▶ [What is required]: All of the material below is to be returned exactly.

▶ [Source material]:
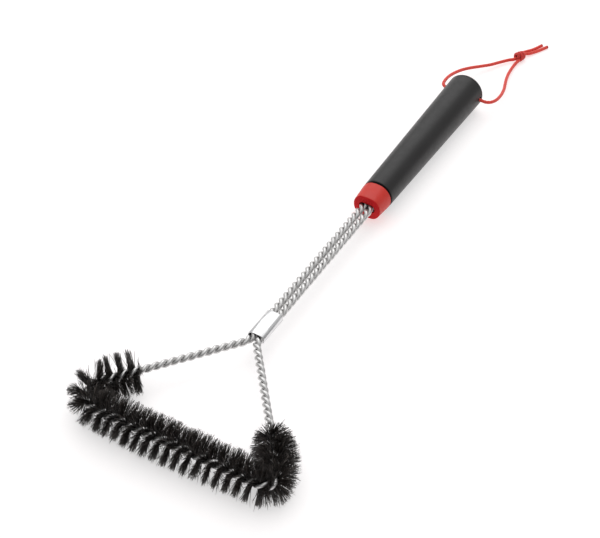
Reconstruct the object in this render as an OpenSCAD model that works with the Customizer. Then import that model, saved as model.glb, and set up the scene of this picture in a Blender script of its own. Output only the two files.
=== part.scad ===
// Triangular twisted-wire grill cleaning brush: a three-sided bristle head on a double wire stem,
// a tapered moulded handle with a red front collar, and a knotted hanging cord.
// The tool lies flat on the floor: +Y runs from the bristle head to the handle's end, +Z is up.

/* [Head] */
// Distance between the two front corners of the wire, measured before they are rounded
head_w = 200; // [180:5:215]
// Distance from the front wire to the point where the two leg lines cross
head_l = 128; // [120:2:140]
// Radius of the wire's bend at the left front corner, to its centre line
corner_r_left = 16.8; // [12:0.2:18]
// Radius of the wire's bend at the right front corner, to its centre line
corner_r_right = 9.2; // [9:0.2:13]
// Radius of the wire's bend where each leg leaves the ferrule
throat_r = 14; // [13:1:18]
// Distance from the wire's centre line to the bristle tips
bristle_r = 18.5; // [17.8:0.1:20]
// Length of the left leg that carries bristles, measured from the unrounded corner
wing_l_left = 66; // [50:1:80]
// Length of the right leg that carries bristles, measured from the unrounded corner
wing_l_right = 63; // [50:1:80]

/* [Wire] */
// Diameter of one strand of wire
wire_d = 3.2; // [2.6:0.1:3.3]
// Distance between the centres of the two stems
stem_gap = 7; // [7:0.1:7.2]
// Length of one full turn of the bare twisted wire
bare_pitch = 14.4; // [13:0.1:18]
// Length of one full turn of the wire that holds the bristles
brush_pitch = 18; // [16:0.5:22]
// Bare stem that shows between the ferrule and the collar
stem_l = 154.9; // [120:0.1:180]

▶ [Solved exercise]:
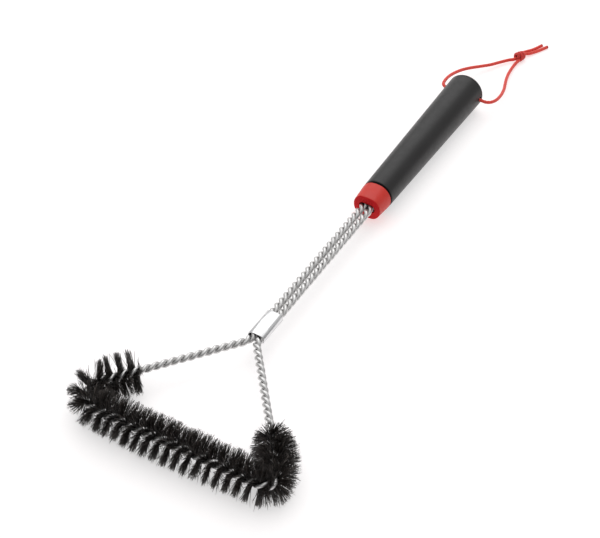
Reconstruct the object in this render as an OpenSCAD model that works with the Customizer. Then import that model, saved as model.glb, and set up the scene of this picture in a Blender script of its own. Output only the two files.
=== part.scad ===
// Triangular twisted-wire grill cleaning brush: a three-sided bristle head on a double wire stem,
// a tapered moulded handle with a red front collar, and a knotted hanging cord.
// The tool lies flat on the floor: +Y runs from the bristle head to the handle's end, +Z is up.

/* [Head] */
// Distance between the two front corners of the wire, measured before they are rounded
head_w = 200; // [180:5:215]
// Distance from the front wire to the point where the two leg lines cross
head_l = 128; // [120:2:140]
// Radius of the wire's bend at the left front corner, to its centre line
corner_r_left = 16.8; // [12:0.2:18]
// Radius of the wire's bend at the right front corner, to its centre line
corner_r_right = 9.2; // [9:0.2:13]
// Radius of the wire's bend where each leg leaves the ferrule
throat_r = 14; // [13:1:18]
// Distance from the wire's centre line to the bristle tips
bristle_r = 18.5; // [17.8:0.1:20]
// Length of the left leg that carries bristles, measured from the unrounded corner
wing_l_left = 66; // [50:1:80]
// Length of the right leg that carries bristles, measured from the unrounded corner
wing_l_right = 63; // [50:1:80]

/* [Wire] */
// Diameter of one strand of wire
wire_d = 3.2; // [2.6:0.1:3.3]
// Distance between the centres of the two stems
stem_gap = 7; // [7:0.1:7.2]
// Length of one full turn of the bare twisted wire
bare_pitch = 14.4; // [13:0.1:18]
// Length of one full turn of the wire that holds the bristles
brush_pitch = 18; // [16:0.5:22]
// Bare stem that shows between the ferrule and the collar
stem_l = 154.9; // [120:0.1:180]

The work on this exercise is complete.